One thing that made the work possible was not just the number of telescopes collaborating in the search, but their geographic distribution. The distance among the detectors — especially the 9,000-mi. north-south stretch from Spain to Antarctica — effectively means a collection dish nearly as big as the Earth itself.
“More than five decades ago, this concept, called very long baseline interferometry, was developed,” said France Cordova, Director of the National Science Foundation, which coordinates the EHT. “This team took that concept to a global scale.”
The collection of the data was completed in barely a week, but the collation and analysis of it took the better part of the past two years. The researchers from the different observatories divided into four teams and worked independently, sharing no information among themselves about preliminary results, lest they influence or contaminate one another’s data. Each team generated its own image of the M87 black hole from the data it had collected — and then they regrouped.
“We brought everyone back together in April of 2018,” said Marrone. “We revealed to one another what we’d gotten, and we had four wonderfully similar pictures.”
Integrating all of that imagery into the single picture that was revealed Wednesday presented a logistical challenge all by itself, since the teams had amassed five petabytes of data on half a ton of hard drives. No web-based system could handle all that, and instead, the data was transferred in a decidedly old-school way, with the hard drives physically flown to a Harvard lab, where the image integration was done.

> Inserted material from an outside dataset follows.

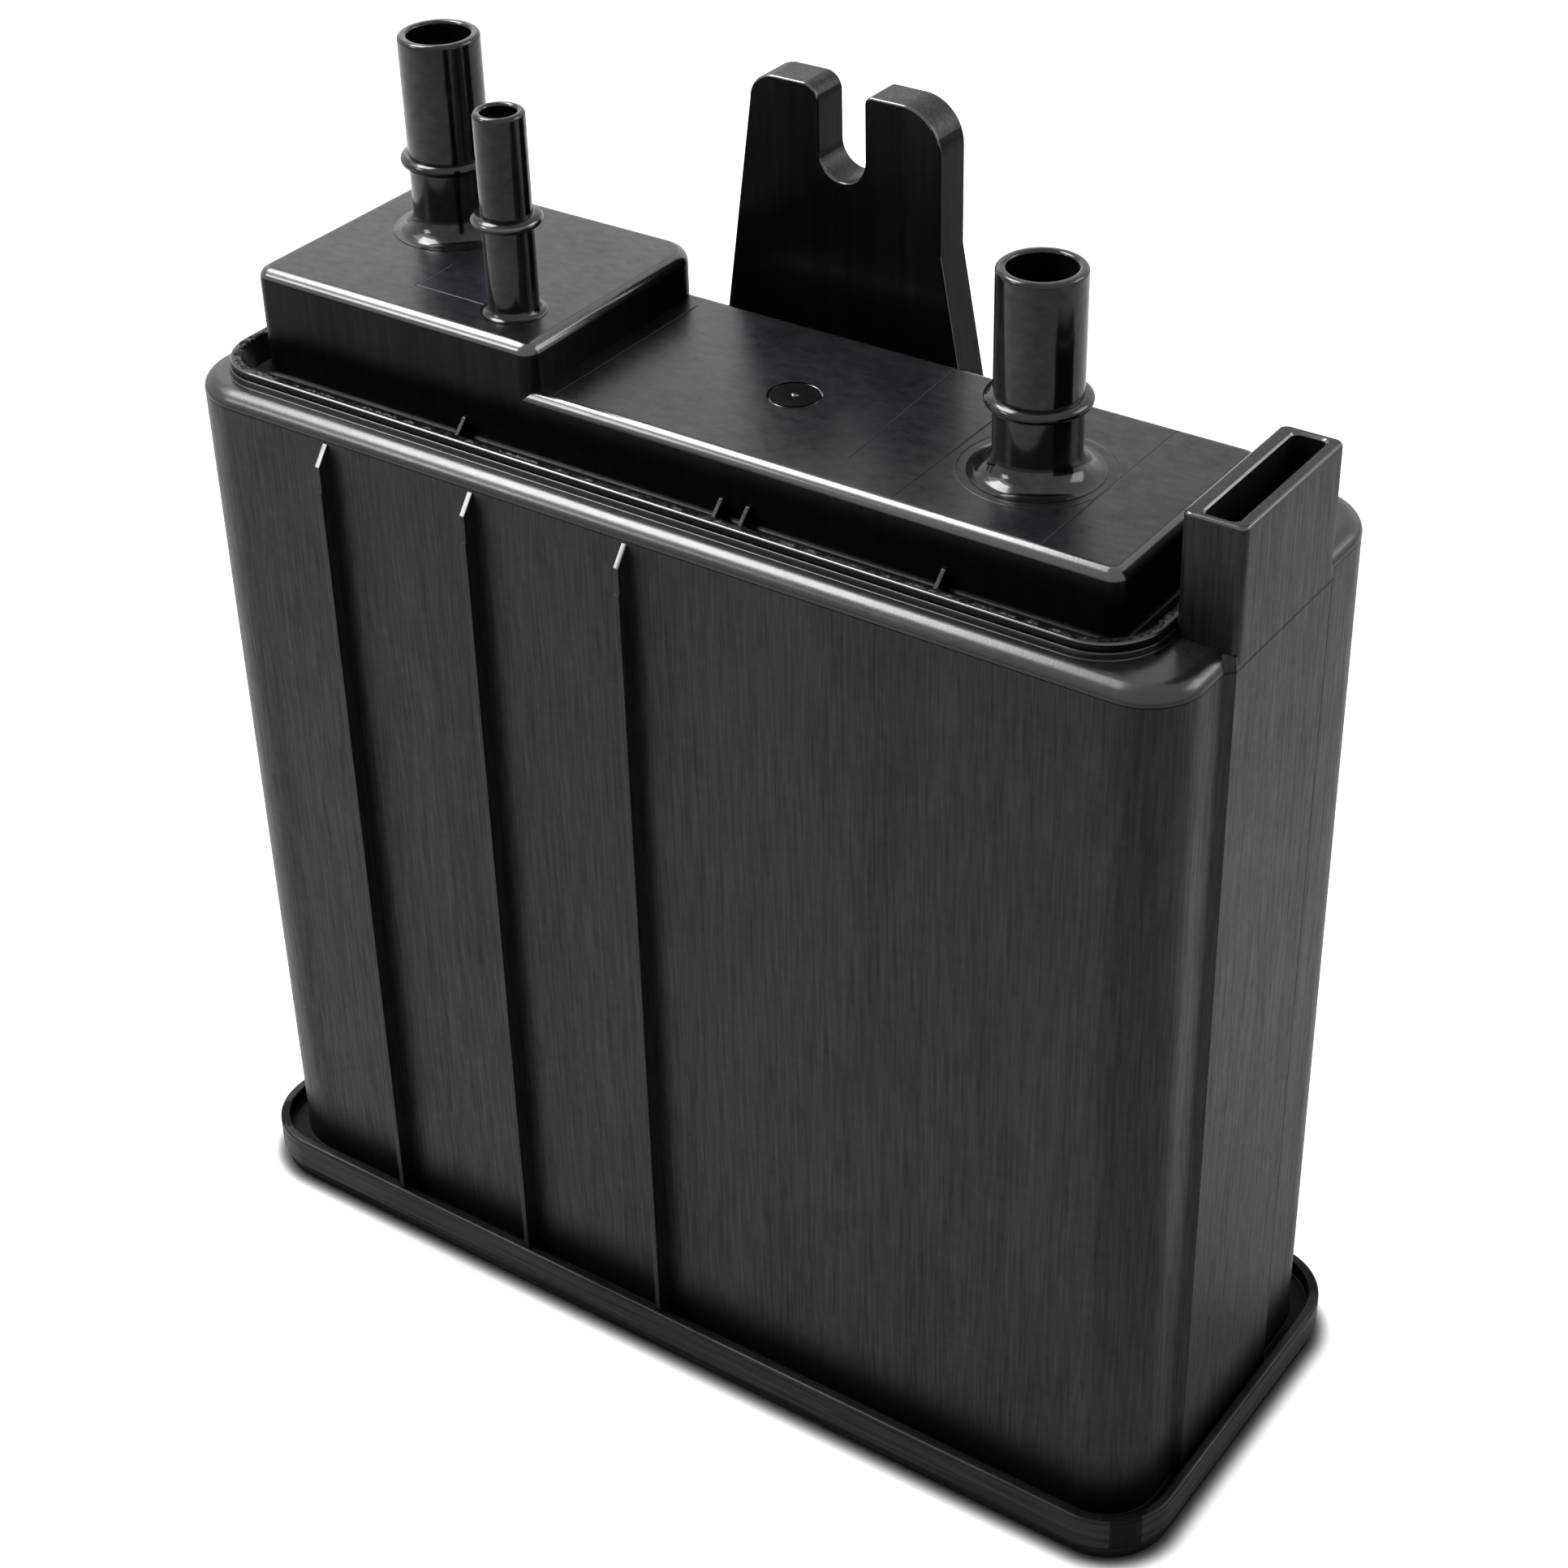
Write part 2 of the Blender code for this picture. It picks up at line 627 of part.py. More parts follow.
def plateau(inset):
    radii = (COVER_CORNER_RADIUS,) * 4
    bottom = COVER_UNDERSIDE + COVER_WALL / 2 if inset == 0 else COVER_UNDERSIDE - COVER_WALL
    left = COVER_LEFT + BOX_LENGTH / 2 if inset == 0 else PARTITION_X + PARTITION_THICKNESS / 2
    right = COVER_RIGHT - inset
    rear = PLATEAU_REAR_Y - inset
    return filleted_block("plateau", left, right, rear, radii, bottom, PLATEAU_TOP - inset, inset)


def high_box(inset):
    radii = (COVER_CORNER_RADIUS, COVER_CORNER_RADIUS, BOX_REAR_RADIUS, BOX_REAR_RADIUS)
    bottom = COVER_UNDERSIDE + COVER_WALL / 2 if inset == 0 else COVER_UNDERSIDE - COVER_WALL
    left = COVER_LEFT + inset
    right = BOX_RIGHT if inset == 0 else PARTITION_X - PARTITION_THICKNESS / 2
    rear = BOX_REAR_Y - inset
    return filleted_block("high_box", left, right, rear, radii, bottom, BOX_TOP - inset, inset)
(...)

The true wonder of the of Wednesday’s big unveiling, of course, is not how the images were created, but what they will eventually reveal. For one thing, the mere fact that two black holes of such radically different scales were within reach of the EHT detectors will provide a much richer mix of data. Sagittarius A* is a relatively quiet black hole, with an accretion disk — the ring of matter and energy that orbits the event horizon — that is relatively dim. The black hole still has the power to swallow stars, it’s just not swallowing many.
The black hole at the center of M87, meantime, is ravenous, sucking in matter and blowing out jets of supercharged particles that approach light speed and extend for 5,000 light years. “It’s really a monster,” said astrophysicist Sera Markoff of the University of Amsterdam, another member of the EHT team. “It’s almost the size of our entire solar system, with jets that can penetrate its entire galaxy.”

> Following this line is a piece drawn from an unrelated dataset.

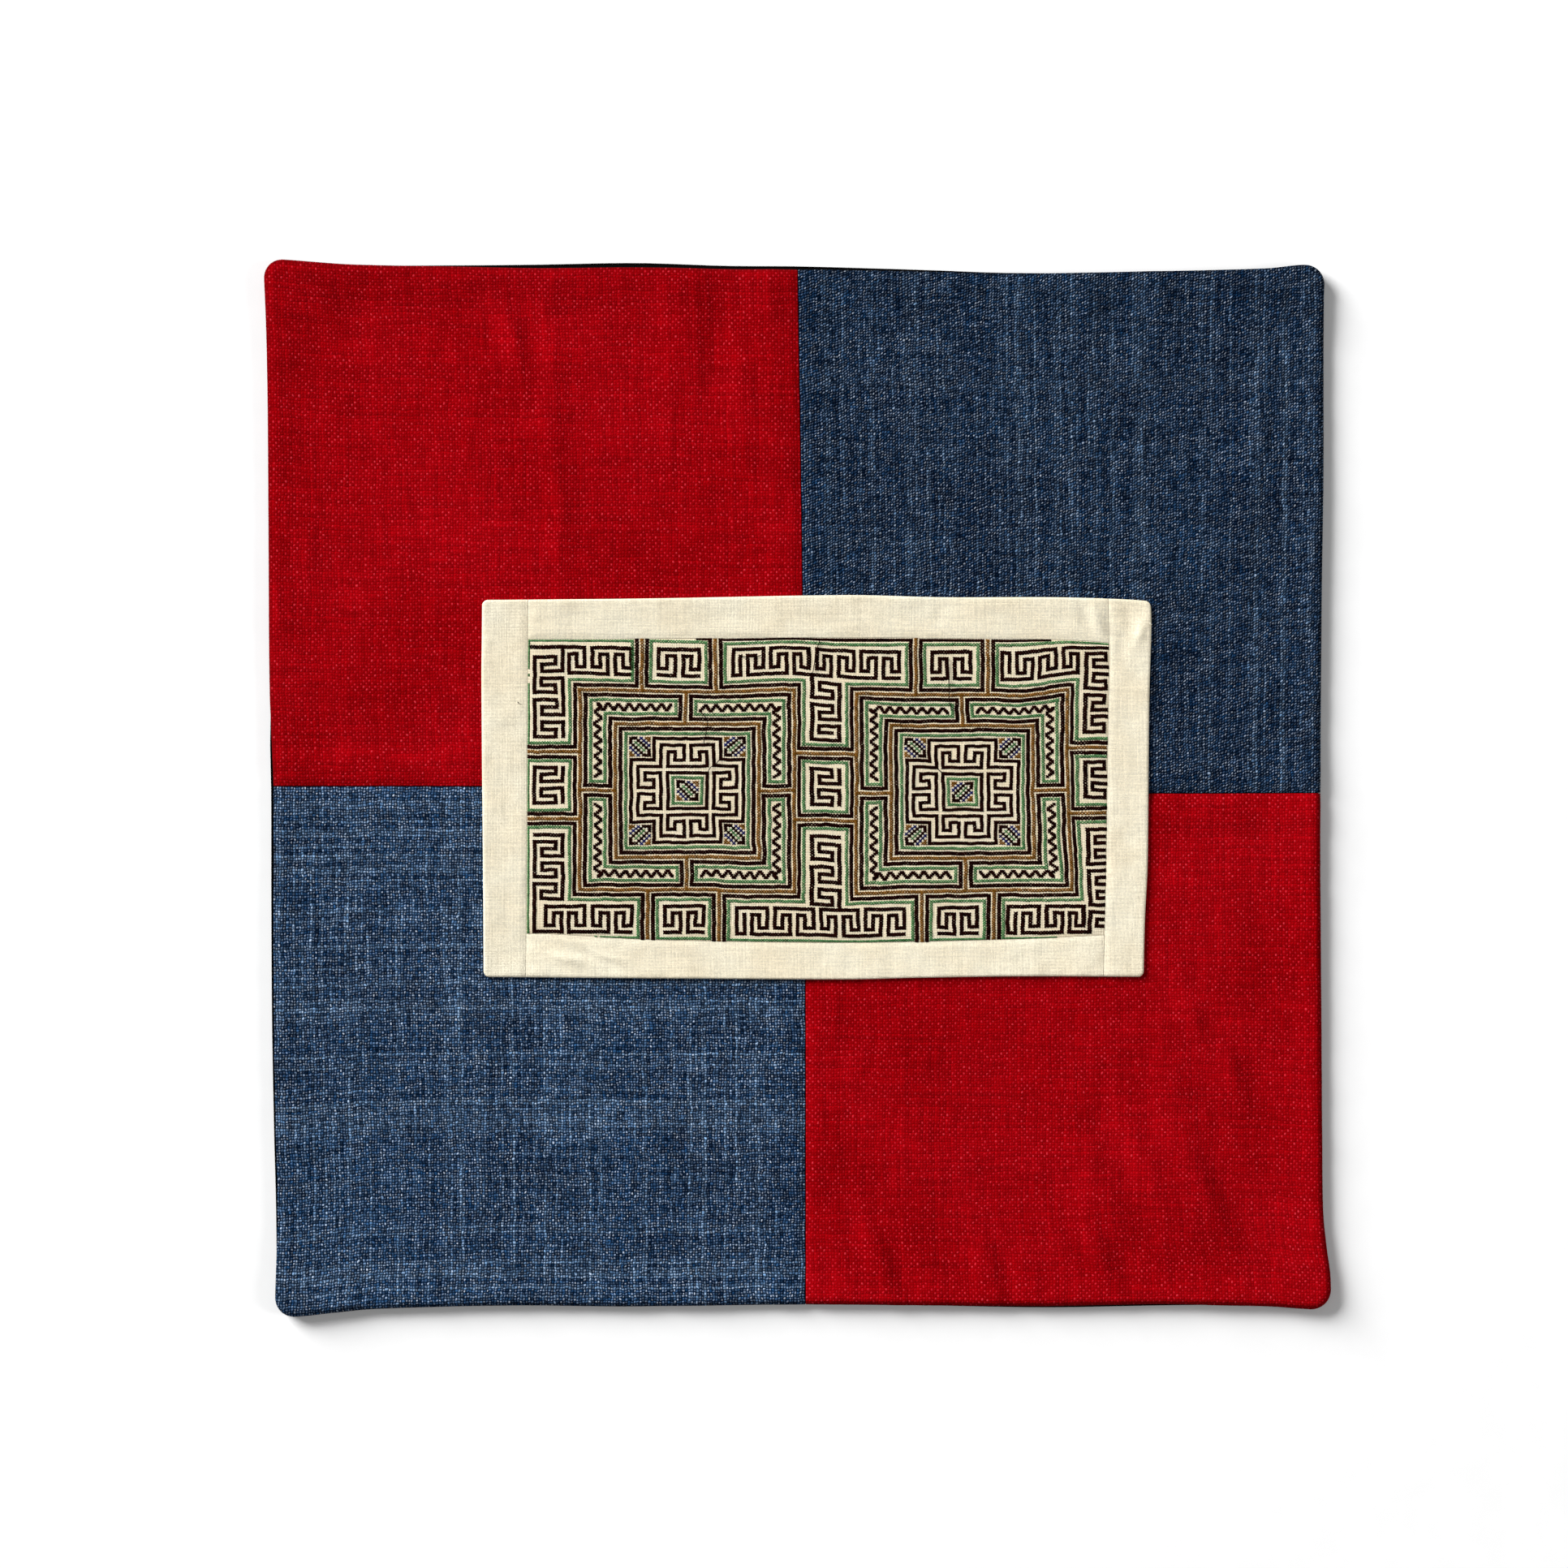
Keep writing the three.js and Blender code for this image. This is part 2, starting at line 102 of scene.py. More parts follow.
RIGHT_EDGE = [
    (-220, 225.5, -0.7), (-208, 225.2, -0.6), (-197, 223.8, -0.6), (-181, 222.3, -0.6),
    (-149, 221.9, -0.6), (-101, 221.6, -0.6), (-37, 221.1, -0.6), (0, 221.1, -0.6),
    (86, 221.7, -0.6), (135, 222.4, -0.6), (209, 222.5, -0.6), (221, 223.0, -0.7),
]
VERTICAL_SEAM = [(-219, 3.4), (-81, 3.3), (81, 2.2), (219, 0.2)]
HORIZONTAL_SEAM = [(-222, 0.7), (-133, 0.6), (148, -2.2), (221, -2.1)]
FRAME_TOP = [
    (-133, 79.5), (-72, 80.1), (13, 81.5), (54, 80.6), (98, 80.6), (130, 79.7), (148, 78.2),
]
FRAME_BOTTOM = [(-133, -79.9), (-62, -80.5), (13, -80.9), (43, -80.2), (87, -79.6), (147, -79.8)]
FRAME_LEFT = [(-80, -132.6), (-44, -132.8), (42, -133.5), (80, -133.2)]
FRAME_RIGHT = [
    (-80, 146.2), (-56, 146.8), (-34, 147.9), (0, 148.3), (42, 148.7), (70, 149.5), (80, 149.3),
]
LEFT_STRIP_SEAM = [(-80, -114.7), (80, -113.8)]
RIGHT_STRIP_SEAM = [(-80, 129.3), (-34, 130.4), (10, 131.0), (60, 131.8), (80, 131.3)]
PANEL_TOP = [(-114, 62.9), (-66, 63.1), (13, 63.5), (81, 62.9), (109, 62.3), (132, 60.4)]
PANEL_BOTTOM = [
    (-115, -61.6), (-94, -62.8), (-66, -64.3), (13, -65.4), (81, -64.0), (130, -61.9),
]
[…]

The EHT is by no means finished with its black hole work. Three new telescopes are being brought online—in Greenland, France and another in Arizona—and a second observing run was already conducted in April 2018. That data is now being analyzed, too, with much more surely to come. Virtually all large galaxies are thought to be organized around a central black hole. The known universe contains anywhere from 200 billion to 2 trillion galaxies, and while there’s a great deal of debate on the exact number, there’s no denying that the sample group is huge. We will never survey them all; we will surely survey more. And now, at last, we know how to do it.